It was during this meeting that Brother Inman stated he would be willing to debate “anyone, anytime” regarding those items mentioned in The Beacon. However, he said he would only do so if the Middlebourne church would have the debate in our building or some place we would provide. He said he would not have it in Parkersburg. He would not agree to a discussion with two different congregations providing the place, that is, one congregation upholding his views providing accommodations two nights and another congregation- opposed to his views providing accommodations the other two nights. I mentioned that the size of our building would not be commodious to such a number who would desire to attend such a discussion. However, I told him I would report his comments to the elders at Middlebourne for their discussion.

The elders here, as well as myself, consider it would have been fairer for Brother Inman to have a congregation to back him and share in the provisions for such a discussion. But they decided they would provide a place for the whole discussion ands thus, began searching for a place large enough for the debate. Being unable to locate such a place in Tyler County the elders felt the best place to have the debate would have been in an exhibition building located on the Wetzel County 4-H Campgrounds. This site is about 15 miles from Middlebourne.

The elders also decided to ask Brother Connie W. Adams to meet Brother Inman in the debate. Brother Adams has had debating experience and they felt he would capably defend our beliefs in these matters. I then wrote to Brother Inman on August 16, 1977 stating we felt we had a suitable site and that he would need to contact Brother Adams regarding the propositions.

Inman’s Restrictions

I received a reply dated August 30, 1977 in which Brother Inman stated he would be willing to discuss the issues with Brother Adams. However, he added, “There are some restrictions which would place upon the place in which I will meet for the discussion. It should be in the immediate Middlebourne area, or in a place where the church in the area invites it. So before signing a proposition, I would have to know where the discussion is to be held.”
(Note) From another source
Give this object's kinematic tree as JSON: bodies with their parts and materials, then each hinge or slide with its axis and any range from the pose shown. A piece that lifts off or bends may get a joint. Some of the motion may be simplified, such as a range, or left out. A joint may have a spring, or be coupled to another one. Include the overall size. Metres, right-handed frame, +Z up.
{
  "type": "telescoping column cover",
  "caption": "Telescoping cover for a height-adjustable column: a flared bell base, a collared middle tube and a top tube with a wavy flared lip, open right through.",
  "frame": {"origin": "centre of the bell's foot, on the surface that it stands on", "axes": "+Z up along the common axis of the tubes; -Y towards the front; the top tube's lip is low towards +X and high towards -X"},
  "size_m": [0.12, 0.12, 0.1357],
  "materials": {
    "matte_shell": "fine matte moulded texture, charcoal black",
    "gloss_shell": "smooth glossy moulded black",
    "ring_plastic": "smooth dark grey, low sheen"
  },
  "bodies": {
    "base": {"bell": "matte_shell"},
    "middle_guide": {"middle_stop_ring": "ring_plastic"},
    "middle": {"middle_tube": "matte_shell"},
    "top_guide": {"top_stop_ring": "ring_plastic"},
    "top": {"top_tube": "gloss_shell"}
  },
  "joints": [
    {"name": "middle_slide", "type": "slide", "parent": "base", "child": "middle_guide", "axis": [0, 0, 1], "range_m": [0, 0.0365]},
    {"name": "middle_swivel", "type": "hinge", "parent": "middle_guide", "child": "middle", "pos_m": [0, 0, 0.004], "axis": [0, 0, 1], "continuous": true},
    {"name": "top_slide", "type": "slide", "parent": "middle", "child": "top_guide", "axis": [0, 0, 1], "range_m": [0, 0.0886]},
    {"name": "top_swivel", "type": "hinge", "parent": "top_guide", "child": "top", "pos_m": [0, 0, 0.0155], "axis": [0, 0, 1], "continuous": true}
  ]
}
On September 3, 1977, I responded in a letter and sent him the information regarding the building and its location. I stated, “We certainly hope that this will be suitable for you, and that a small distance of 15 miles would not hinder a discussion which we feel would be profitable for all concerned.” His reply of September 21, 1977 stated, ‘It is my understanding that the Wetzel County 4H grounds are very near to New Martinsville and not very near to Middlebourne, comparatively speaking …. I see no reason for having the discussion in the area of the two congregations at New Martinsville and other surrounding congregations. Only if those congregations desired the discussion and desired me to be their representative would I consent to a discussion there.”

We answered in a letter dated September 27, 1977 expressing our disappointment in his attitude in this matter. I stated, I personally cannot see how this would pose any problem for the surrounding churches. After all, we do not have any dioceses. In fact, it would seem that the two congregations in New Martinsville should be willing to back you any way since you have the same convictions on these matters. Why not write them and see if they would be willing to stand behind you in this matter? They might consider such to be good.”
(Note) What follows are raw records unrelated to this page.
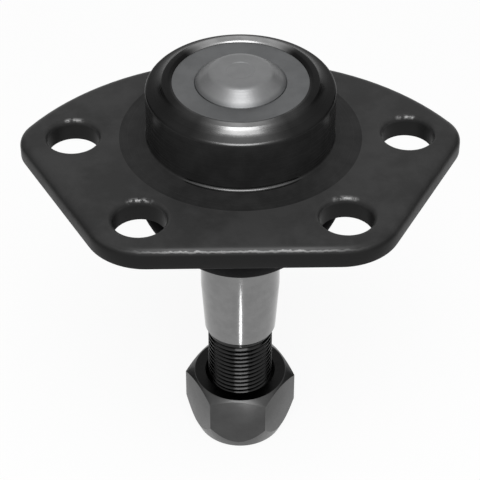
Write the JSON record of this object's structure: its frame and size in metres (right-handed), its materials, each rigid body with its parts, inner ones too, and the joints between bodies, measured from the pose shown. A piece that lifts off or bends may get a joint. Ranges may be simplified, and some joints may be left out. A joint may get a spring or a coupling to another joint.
{
  "type": "suspension ball joint",
  "caption": "Bolt-on suspension ball joint: flange plate, round housing with domed cover, swinging tapered ball stud in a rubber boot, and lock nut.",
  "frame": {"origin": "centre of the ball, which lies in the plane of the flange's flat underside, midway between the rear pair of bolt holes", "axes": "+Z along the stud's axis, out through the domed cover; +X along the rear pair of holes; -Y towards the flange's straight front edge"},
  "size_m": [0.1134, 0.0808, 0.1226],
  "materials": {
    "black_plate": "black phosphate coating, satin, bright wear on edges",
    "black_housing": "black phosphate coating, satin",
    "cover_steel": "bare pressed steel, brushed",
    "seal_rubber": "matte",
    "spring_wire": "bare spring wire",
    "plain_steel": "bare steel",
    "bearing_plastic": "natural acetal",
    "bearing_bronze": "sintered bronze, oiled",
    "stud_steel": "turned and ground steel",
    "boot_rubber": "black chloroprene, semi-matte",
    "nut_steel": "dark phosphated steel",
    "nylon": "nylon, semi-matte"
  },
  "bodies": {
    "socket": {"flange_plate": "black_plate", "housing": "black_housing", "cover_plate": "cover_steel", "cover_seal": "seal_rubber", "preload_spring": "spring_wire", "pressure_plate": "plain_steel", "upper_bearing": "bearing_plastic", "lower_bearing": "bearing_plastic", "boot_clamp_ring": "plain_steel"},
    "boot": {"dust_boot": "boot_rubber"},
    "half_ball": {"half_ball_bearing": "bearing_bronze", "boot_garter_ring": "spring_wire"},
    "stud": {"ball_stud": "stud_steel"},
    "nut": {"lock_nut": "nut_steel", "nut_insert": "nylon"}
  },
  "joints": [
    {"name": "tilt_x", "type": "hinge", "parent": "socket", "child": "boot", "pos_m": [0, 0, 0], "axis": [1, 0, 0], "range_deg": [-18, 18], "deforming": ["dust_boot"]},
    {"name": "tilt_y", "type": "hinge", "parent": "boot", "child": "half_ball", "pos_m": [0, 0, 0], "axis": [0, 1, 0], "range_deg": [-18, 18], "deforming": ["dust_boot"]},
    {"name": "stud_spin", "type": "hinge", "parent": "half_ball", "child": "stud", "pos_m": [0, 0, 0], "axis": [0, 0, 1], "continuous": true},
    {"name": "nut_travel", "type": "slide", "parent": "stud", "child": "nut", "axis": [0, 0, 1], "range_m": [-0.015, 0.0155]}
  ]
}
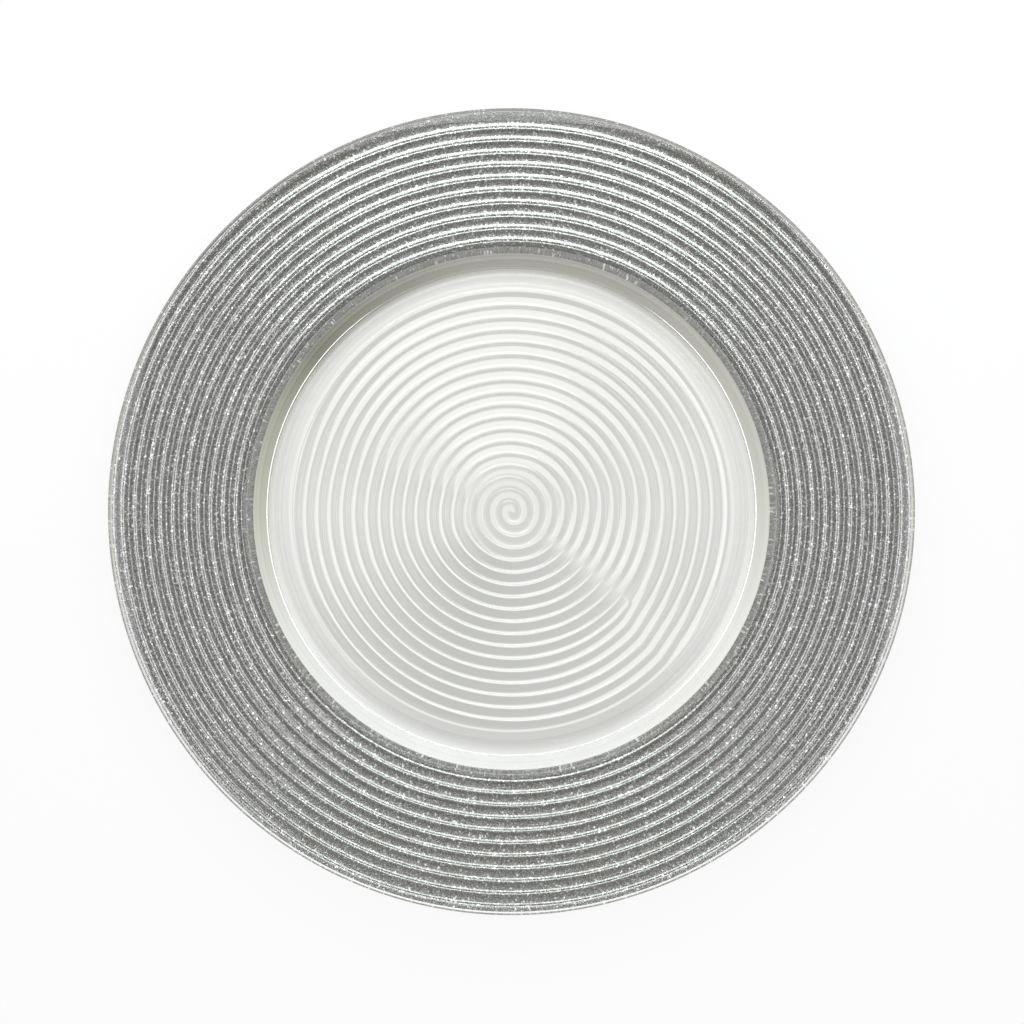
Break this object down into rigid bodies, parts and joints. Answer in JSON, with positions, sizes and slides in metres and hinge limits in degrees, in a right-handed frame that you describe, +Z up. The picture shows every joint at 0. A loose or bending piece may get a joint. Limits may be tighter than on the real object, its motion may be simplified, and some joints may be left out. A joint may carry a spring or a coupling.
{
  "type": "charger plate",
  "caption": "Round charger plate of clear glass with a spiral-ribbed well and a wide ribbed rim that shows silver glitter through the glass.",
  "frame": {"origin": "centre of the plate, on the face that it stands on", "axes": "+Z up out of the well, +X to the right of the picture, +Y to the top of the picture"},
  "size_m": [0.33, 0.33, 0.0238],
  "materials": {
    "clear_glass": "polished, ribbed on the underside",
    "silver_glitter": "fine silver glitter in clear varnish",
    "grey_lacquer": "satin"
  },
  "bodies": {
    "root": {"glass_plate": "clear_glass", "glitter_coat": "silver_glitter", "backing_lacquer": "grey_lacquer"}
  },
  "joints": []
}
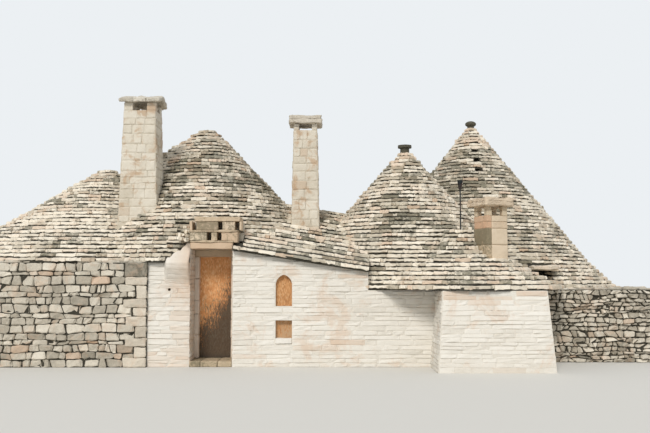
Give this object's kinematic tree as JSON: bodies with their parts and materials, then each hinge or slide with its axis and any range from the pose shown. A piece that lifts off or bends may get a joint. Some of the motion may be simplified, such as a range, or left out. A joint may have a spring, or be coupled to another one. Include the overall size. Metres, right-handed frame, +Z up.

Brother Inman responded on September 28, 1977, “I do not believe that the church has any dioceses, yet there are elders who have oversight of congregations located in various vicinities. I believe in respecting those elders, their oversight, and the congregation’s autonomy …. There is a matter of courtesy and fair dealing involved which means something to me.”

We cannot help but wonder, if Brother Inman believes in church autonomy, why he is affirming a proposition that denies such. Now I suppose, according to his reasoning, we would need to tell all our radio listeners in the New Martinsville area to turn off their radios because they were not under our jurisdiction but rather that of the New Martinsville elders. I would guess it would also be wrong for us to run a teaching column in The Green Tab (local advertising paper) because a good number of the readers live in New Martinsville. A diocese is defined as “the territorial jurisdiction of a bishop.” Does Brother Inman believe in dioceses? We will let our readers decide for themselves.
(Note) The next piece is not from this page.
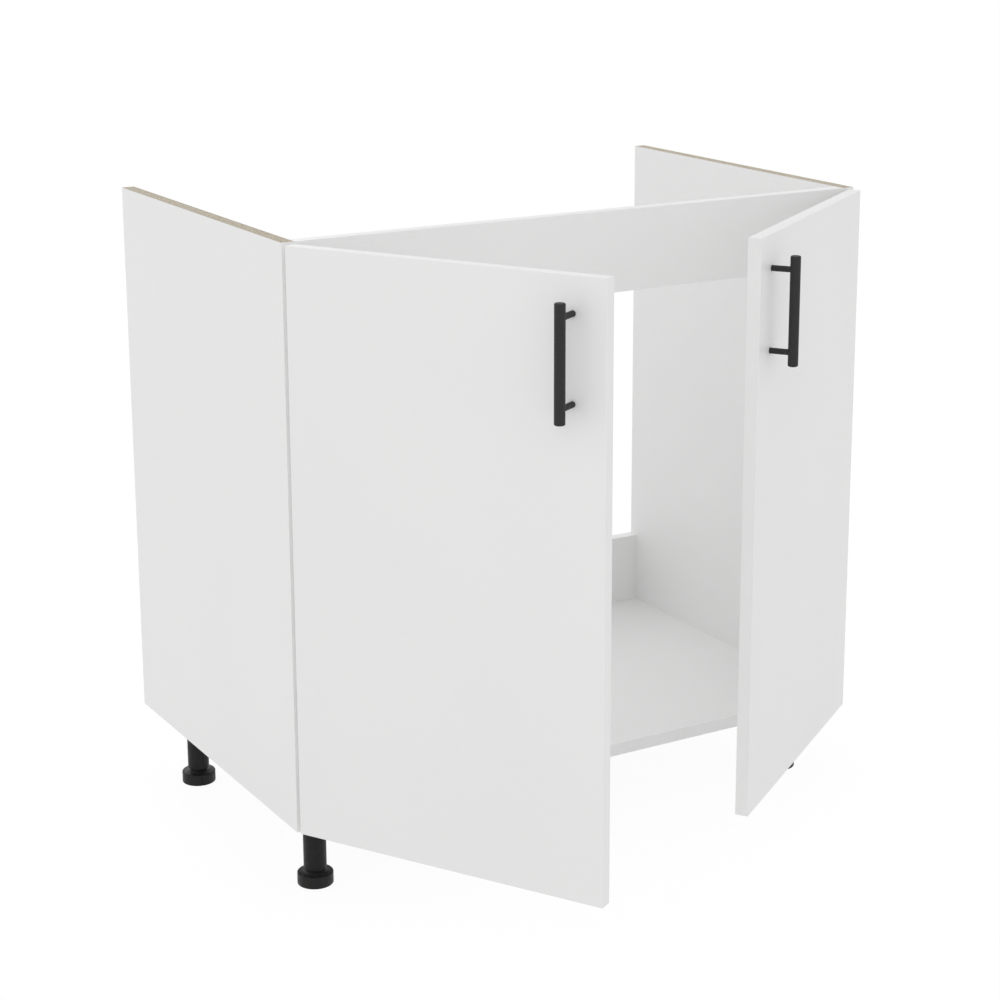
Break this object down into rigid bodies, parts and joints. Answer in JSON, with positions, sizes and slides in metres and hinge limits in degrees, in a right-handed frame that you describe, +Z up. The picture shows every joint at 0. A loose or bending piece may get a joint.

We replied to Brother Inman on October 6, 1977, after the elders decided that they would go ahead and try to have the debate here in our building. We do so with regret knowing that there will be crowded conditions. We estimate that we will be able to get 375400 in our building by placing speakers in the basement and using it as well as the main auditorium. Thus, everyone may not be able to see the speakers, but we only hope that all who wish to hear the discussion will be able to do so.


We learned in a telephone call to Brother Adams on November 10, that Brother Inman had signed the propositions. The propositions are basically those used in the Willis-Inman Debate with the exception that the radio program of the Central Church in Clarksburg, West Virginia as the sponsoring church has also been added along with the Herald of Truth. This debate is still in print and published by the Cogdill Foundation.

Final Word

It is indeed sad that some brethren seem to be afraid to defend what they believe. It seems to me that Brother Inman just wants to preach to the Middlebourne congregation. We wonder if he would debate a Baptist or Methodist under the same conditions. Is he afraid for some of his brethren to hear these things discussed? Did Jude say, “Contend for the faith only within, your own diocese”?

We of the Middlebourne congregation always stand ready to defend our practices and beliefs. (We do not, however, want to set a precedent of always having to provide the place and possibly the audience.) We feel this defense is our duty. We are shocked at the actions and attitudes of some of our brethren with regard to their lack of contending for the faith. But history has shown that this attitude is usually characteristic of those who depart from the word of God.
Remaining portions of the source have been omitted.